* Source excerpt:
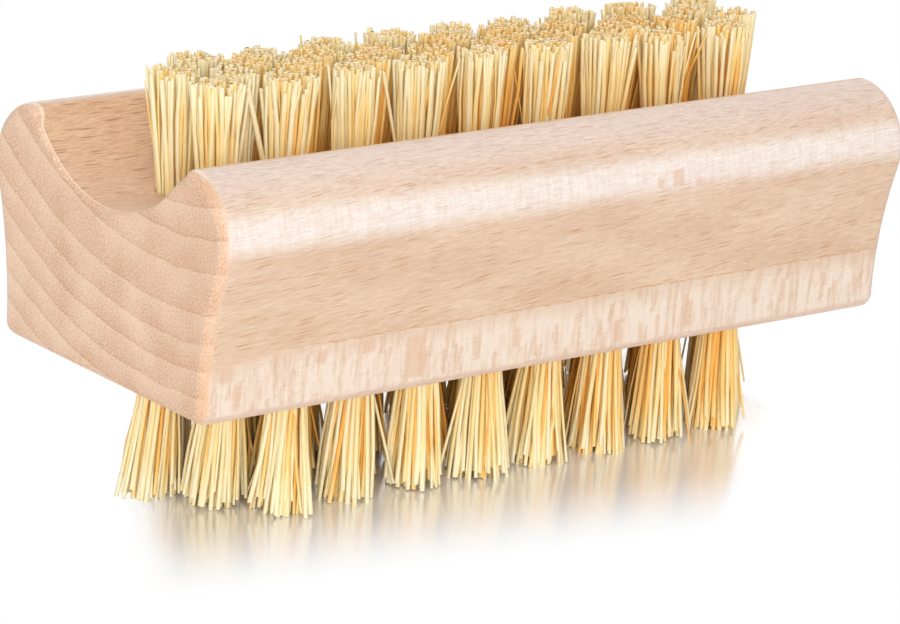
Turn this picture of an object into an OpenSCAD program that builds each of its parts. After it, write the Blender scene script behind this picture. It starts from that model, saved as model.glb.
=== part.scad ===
// Double-sided wooden nail brush. Millimetres, +Z up, standing on its lower tufts.
// The origin is on the ground below the middle of the block, +X runs along the
// block and the front long side faces -Y.

/* [Block] */
// Length of the wooden block
block_len = 95; // [80:1:120]
// Width of the block just above its flat underside
base_w = 38.3; // [35:0.1:41]
// Width across the two wings, the widest place of the block
grip_w = 44; // [42:0.1:50]
// Height from the underside to the top of the wings
block_h = 26.6; // [25:0.1:32]
// Radius of the rounded outer edge of each wing
nose_r = 7.1; // [6:0.1:8]
// Radius of the corners along the underside
base_corner_r = 1.6; // [1.2:0.1:3]
// Radius of the rounding round both end faces
end_round = 1; // [0.4:0.1:1.1]

/* [Trough] */
// Radius of the trough's round bottom
trough_r = 18.6; // [17:0.1:22]
// Depth of the trough below the top of the wings
trough_depth = 8.15; // [6.5:0.05:9]
// Radius of the rounding where the trough meets a wing
rim_r = 1.2; // [1.2:0.1:1.8]

/* [Tuft holes] */
// Diameter of each drilled hole
hole_d = 4.4; // [4:0.1:4.8]
// Distance between neighbouring holes of a row
tuft_pitch = 8.75; // [8:0.05:10]
// Distance between neighbouring rows in the trough
upper_row_gap = 3.8; // [3.6:0.1:4.2]
// Distance between neighbouring rows under the block
lower_row_gap = 5.55; // [5:0.05:6]
// Depth of the holes below the bottom of the trough
upper_hole_depth = 6.5; // [5.5:0.1:7.5]
// Depth of the holes above the underside
lower_hole_depth = 7; // [5.5:0.1:8]
// Least distance from an end of the block to a hole's centre in the trough
upper_end_gap = 9; // [7:0.5:12]
// Least distance from an end of the block to a hole's centre underneath
lower_end_gap = 7; // [6:0.5:12]

/* [Tufts] */
// Height of the upper tufts above the bottom of the trough
upper_tuft_len = 13.8; // [11:0.1:20]
// Height of the lower tufts below the underside
lower_tuft_len = 14; // [11:0.1:20]
// Diameter of a tuft across its spread tips
tip_d = 7; // [6:0.1:8]
// Side of a strand where it leaves the hole
strand_root_w = 0.9; // [0.6:0.05:1]
// Side of a strand at its tip
strand_tip_w = 1.1; // [0.8:0.05:1.3]
// How much longer or shorter the upper strands are cut
tip_wander = 0.35; // [0:0.05:0.8]

/* [Anchors] */
// Thickness of the flat wire that holds a tuft down
anchor_t = 0.4; // [0.3:0.05:0.6]
// Height of the flat wire
anchor_h = 2.2; // [1.5:0.1:2.8]
// How far each end of the wire bites into the wood
anchor_bite = 0.35; // [0.2:0.05:0.5]
// Thickness of the folded fibre between the wire and the bottom of the hole
fold_h = 0.9; // [0.6:0.1:1.5]

/* [Hidden] */
upper_rows = 4;
lower_rows = 5;

// Clearances: overrun of every cut, strand to bore wall, tuft to tuft at the tips
overrun = 0.6;
bore_gap = 0.25;
tuft_gap = 0.2;
// How far a strand reaches down into the fibre plug that it grows from
strand_sink = 0.8;

// Heights above the ground
base_z = lower_tuft_len;
top_z = base_z + block_h;
trough_z = top_z - trough_depth;
upper_floor_z = trough_z - upper_hole_depth;
lower_floor_z = base_z + lower_hole_depth;
upper_tip_z = trough_z + upper_tuft_len;

// Arc centres of the block's outline, as [y, z] above the underside
hole_r = hole_d / 2;
nose_c = [grip_w / 2 - nose_r, block_h - nose_r];
trough_c = [0, block_h - trough_depth + trough_r];
corner_c = [base_w / 2 - base_corner_r, base_corner_r];
nose_in = base_w / 2 - nose_c.x;
nose_up = nose_c.y - base_corner_r;
// Radius of the hollow flank, below zero where a base wider than the wings makes it bulge
flank_r = (nose_in ^ 2 + nose_up ^ 2 - nose_r ^ 2) / (grip_w - base_w);
flank_c = [base_w / 2 + flank_r, base_corner_r];
rim_c = meeting_point(trough_c, trough_r + rim_r, nose_c, nose_r - rim_r);

// Place of the hub in each half of an end face, in shares of nose_c.x and block_h
hub_share = [0.7, 0.45];

// Angles at which one arc of the outline runs into the next
rim_from_trough = angle_of(rim_c - trough_c);
rim_from_nose = angle_of(rim_c - nose_c);
flank_from_nose = angle_of(sign(flank_r) * (flank_c - nose_c));

// Fineness: steps of each arc, and rings of the rounding at each end
trough_steps = 8;
rim_steps = 4;
nose_steps = 10;
flank_steps = 6;
corner_steps = 4;
end_steps = 3;

function angle_of(v) = atan2(v.y, v.x);

function arc(centre, radius, from, to, steps) = [
    for (i = [0:steps]) let (a = from + (to - from) * i / steps)
        centre + radius * [cos(a), sin(a)]
];

function without_first(list) = [for (i = [1:len(list) - 1]) list[i]];

// The upper crossing of two circles
function meeting_point(a, ra, b, rb) =
    let (
        apart = norm(b - a),
        along = (ra ^ 2 - rb ^ 2 + apart ^ 2) / (2 * apart),
        aside = sqrt(ra ^ 2 - along ^ 2),
        u = (b - a) / apart
    ) a + along * u + aside * [-u.y, u.x];

// Right half of the block's outline, drawn in by inset, from the middle of the
// trough over the wing and down the flank to the middle of the underside
function half_outline(inset) = concat(
    arc(trough_c, trough_r + inset, -90, rim_from_trough, trough_steps),
    without_first(arc(rim_c, rim_r - inset, rim_from_trough + 180, rim_from_nose, rim_steps)),
    without_first(arc(nose_c, nose_r - inset, rim_from_nose, flank_from_nose, nose_steps)),
    without_first(arc(flank_c, flank_r + inset, flank_from_nose + 180, 180, flank_steps)),
    without_first(arc(corner_c, base_corner_r - inset, 0, -90, corner_steps)),
    [[0, inset]]
);

function outline(inset) =
    let (right = half_outline(inset), last = len(right) - 1)
    concat(right, [for (i = [last - 1:-1:1]) [-right[i].x, right[i].y]]);

// Rings of the rounded ends as [x, inset], from the left end to the right end
end_rings = [
    for (i = [0:end_steps]) let (a = 90 * i / end_steps)
        [block_len / 2 - end_round * (1 - cos(a)), end_round * (1 - sin(a))]
];
rings = concat(
    [for (ring = end_rings) [-ring.x, ring.y]],
    [for (i = [end_steps:-1:0]) end_rings[i]]
);

// Places of the tufts: counts and centres of each row, front row first
upper_count = floor((block_len - 2 * upper_end_gap - tuft_pitch / 2) / tuft_pitch) + 1;
lower_count = floor((block_len - 2 * lower_end_gap) / tuft_pitch) + 1;
middle_row = (lower_rows + 1) / 2;

function row_places(count, shift, y) = [
    for (i = [0:count - 1]) [(i - (count - 1) / 2) * tuft_pitch + shift, y]
];

function upper_places(row) = row_places(
    upper_count,
    (row % 2 == 0 ? 1 : -1) * tuft_pitch / 4,
    (row - (upper_rows + 1) / 2) * upper_row_gap
);

function lower_places(row) = row_places(
    lower_count - abs(row - middle_row),
    0,
    (row - middle_row) * lower_row_gap
);

// Height of the trough's surface at a distance y from the middle
function trough_surface_z(y) = base_z + trough_c.y - sqrt(trough_r ^ 2 - y ^ 2);

// The upper fibre plugs end level with the lowest point of their hole's rim
function plug_top_z(y) = trough_surface_z(max(0, abs(y) - hole_r));

// How far the tips of a tuft may spread along and across the block before they
// meet the tuft beside them in the next row
function tip_reach(row_gap) =
    let (
        beside = [tuft_pitch / 2, row_gap],
        room = norm(beside) ^ 2 / 2 - tuft_gap * norm(beside),
        half_w = strand_tip_w / 2
    ) [
        min(tip_d / 2, (room - half_w * beside.y) / beside.x),
        min(tip_d / 2, (room - half_w * beside.x) / beside.y, row_gap - tuft_gap / 2)
    ];

upper_reach = tip_reach(upper_row_gap);
lower_reach = tip_reach(lower_row_gap);

// Directions in which the strands of a tuft stand: one upright, four around it
strand_dirs = [[0, 0], [1, 0], [0, 1], [-1, 0], [0, -1]];

function square_at(place, side, z) = [
    for (corner = [[-1, -1], [1, -1], [1, 1], [-1, 1]])
        [place.x + corner.x * side / 2, place.y + corner.y * side / 2, z]
];

// One strand with four sides from its root at height z0 to its tip at height z1
module strand(root, tip, z0, z1) {
    polyhedron(
        points = concat(square_at(root, strand_root_w, z0), square_at(tip, strand_tip_w, z1)),
        faces = [
            [0, 1, 2], [0, 2, 3], [4, 6, 5], [4, 7, 6],
            [0, 4, 5], [0, 5, 1], [1, 5, 6], [1, 6, 2],
            [2, 6, 7], [2, 7, 3], [3, 7, 4], [3, 4, 0]
        ]
    );
}

module anchor() {
    translate([0, 0, fold_h + anchor_h / 2])
        cube([hole_d + 2 * anchor_bite, anchor_t, anchor_h], center = true);
}

// A tuft that points up: a plug of folded fibre that fills the hole from its
// floor at height zero to plug_h, and strands that spread to tip_h
module tuft(plug_h, tip_h, reach, wander, seed) {
    root_out = hole_r - bore_gap - strand_root_w / 2;
    tip_out = [reach.x - strand_tip_w / 2, reach.y - strand_tip_w / 2];
    difference() {
        union() {
            cylinder(h = plug_h, r = hole_r, $fn = 32);
            for (i = [0:len(strand_dirs) - 1])
                strand(
                    strand_dirs[i] * root_out,
                    [strand_dirs[i].x * tip_out.x, strand_dirs[i].y * tip_out.y],
                    plug_h - strand_sink,
                    tip_h + wander * sin(137 * (seed + i))
                );
        }
        anchor();
    }
}

module upper_tufts(row) {
    places = upper_places(row);
    plug_h = plug_top_z(places[0].y) - upper_floor_z;
    color("khaki")
        for (i = [0:len(places) - 1])
            translate([places[i].x, places[i].y, upper_floor_z])
                tuft(plug_h, upper_tip_z - upper_floor_z, upper_reach, tip_wander, 7 * i + row);
}

module lower_tufts(row) {
    places = lower_places(row);
    color("wheat")
        for (i = [0:len(places) - 1])
            translate([places[i].x, places[i].y, lower_floor_z])
                rotate([180, 0, 0])
                    tuft(lower_hole_depth, lower_floor_z, lower_reach, 0, 0);
}

module upper_anchors(row) {
    color("silver")
        for (place = upper_places(row))
            translate([place.x, place.y, upper_floor_z]) anchor();
}

module lower_anchors(row) {
    color("silver")
        for (place = lower_places(row))
            translate([place.x, place.y, lower_floor_z]) rotate([180, 0, 0]) anchor();
}

// Each half of an end face is a fan of triangles round a point that sees all of
// its outline, and shares the upright line in the middle with the other half
function end_hub(side) = [side * nose_c.x * hub_share.x, block_h * hub_share.y];

module block_body() {
    half = len(half_outline(0)) - 1;
    count = 2 * half;
    last = len(rings) - 1;
    hubs = len(rings) * count;
    translate([0, 0, base_z])
        polyhedron(
            points = concat(
                [for (ring = rings) for (p = outline(ring.y)) [ring.x, p.x, p.y]],
                [for (end = [-1, 1]) for (side = [1, -1]) let (hub = end_hub(side))
                    [end * block_len / 2, hub.x, hub.y]]
            ),
            faces = concat(
                [for (i = [0:half - 1]) [hubs, i + 1, i]],
                [[hubs, 0, half]],
                [for (i = [half:count - 1]) [hubs + 1, (i + 1) % count, i]],
                [[hubs + 1, half, 0]],
                [for (i = [0:half - 1]) [hubs + 2, last * count + i, last * count + i + 1]],
                [[hubs + 2, last * count + half, last * count]],
                [for (i = [half:count - 1])
                    [hubs + 3, last * count + i, last * count + (i + 1) % count]],
                [[hubs + 3, last * count, last * count + half]],
                [for (j = [0:last - 1]) for (i = [0:count - 1]) let (k = (i + 1) % count)
                    [j * count + i, j * count + k, (j + 1) * count + k]],
                [for (j = [0:last - 1]) for (i = [0:count - 1]) let (k = (i + 1) % count)
                    [j * count + i, (j + 1) * count + k, (j + 1) * count + i]]
            )
        );
}

// One drilled hole that points up, with the slits that its anchor has cut
module hole(depth) {
    cylinder(h = depth + overrun, r = hole_r, $fn = 32);
    anchor();
}

module block() {
    color("burlywood")
        difference() {
            block_body();
            for (row = [1:upper_rows]) for (place = upper_places(row))
                translate([place.x, place.y, upper_floor_z])
                    hole(trough_surface_z(abs(place.y) + hole_r) - upper_floor_z);
            for (row = [1:lower_rows]) for (place = lower_places(row))
                translate([place.x, place.y, lower_floor_z])
                    rotate([180, 0, 0]) hole(lower_hole_depth);
        }
}

block();
for (row = [1:upper_rows]) {
    upper_tufts(row);
    upper_anchors(row);
}
for (row = [1:lower_rows]) {
    lower_tufts(row);
    lower_anchors(row);
}
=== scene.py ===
"""Looks of a double-sided wooden nail brush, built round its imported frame.

Everything is in metres in the frame's own axes: +X along the block, +Z up, and the
front long side faces -Y. The brush stands on the tips of its lower tufts at height 0.
The materials work in millimetres along those same axes.
"""

import math
import random
from typing import NamedTuple

import bmesh
import bpy
from mathutils import Matrix, Vector


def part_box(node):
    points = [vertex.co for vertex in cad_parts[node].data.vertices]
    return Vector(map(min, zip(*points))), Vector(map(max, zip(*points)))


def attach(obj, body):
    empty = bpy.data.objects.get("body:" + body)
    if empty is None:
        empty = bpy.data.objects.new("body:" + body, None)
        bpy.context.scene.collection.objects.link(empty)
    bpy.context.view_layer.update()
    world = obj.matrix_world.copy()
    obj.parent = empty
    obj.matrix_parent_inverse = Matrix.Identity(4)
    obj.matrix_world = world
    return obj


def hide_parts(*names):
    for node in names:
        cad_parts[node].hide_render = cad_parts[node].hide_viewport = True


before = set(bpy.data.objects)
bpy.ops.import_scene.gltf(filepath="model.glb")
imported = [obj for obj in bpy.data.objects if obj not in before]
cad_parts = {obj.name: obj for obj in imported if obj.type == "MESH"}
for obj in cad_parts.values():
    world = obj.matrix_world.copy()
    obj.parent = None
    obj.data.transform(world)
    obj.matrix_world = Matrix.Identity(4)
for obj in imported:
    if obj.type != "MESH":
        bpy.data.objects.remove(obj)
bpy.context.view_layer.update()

MM = 0.001

# Sizes of the block's outline that the frame's boxes do not give
BLOCK_HEIGHT = 26.6 * MM
BASE_WIDTH = 38.3 * MM
NOSE_RADIUS = 7.15 * MM
CORNER_RADIUS = 1.6 * MM
TROUGH_RADIUS = 17.0 * MM
TROUGH_DEPTH = 7.7 * MM
RIM_RADIUS = 1.5 * MM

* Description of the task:
Begin with the first line of the data above and, please, print each line exactly until you have printed the line containing "the front long side faces -Y."; print nothing else.

* The solution:
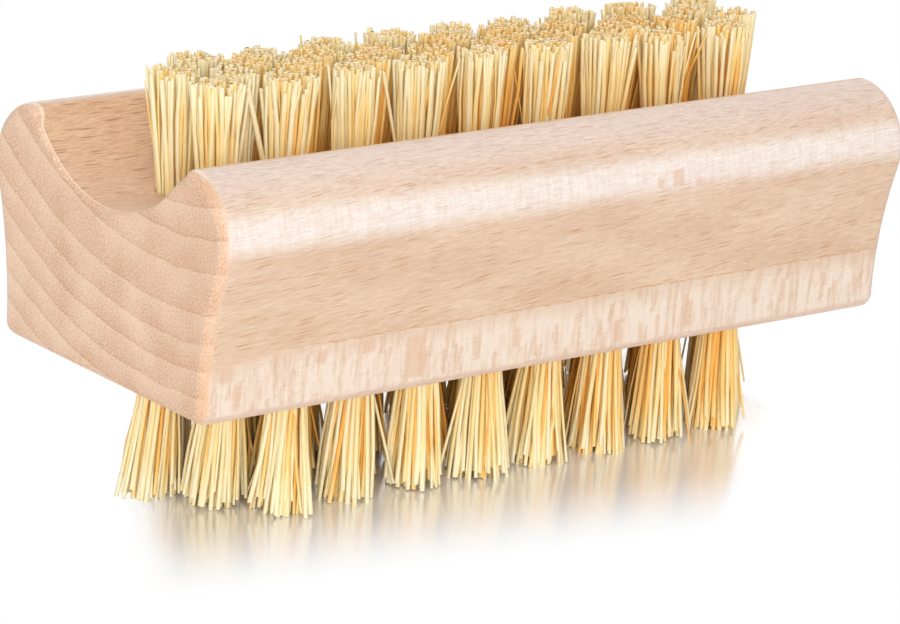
Turn this picture of an object into an OpenSCAD program that builds each of its parts. After it, write the Blender scene script behind this picture. It starts from that model, saved as model.glb.
=== part.scad ===
// Double-sided wooden nail brush. Millimetres, +Z up, standing on its lower tufts.
// The origin is on the ground below the middle of the block, +X runs along the
// block and the front long side faces -Y.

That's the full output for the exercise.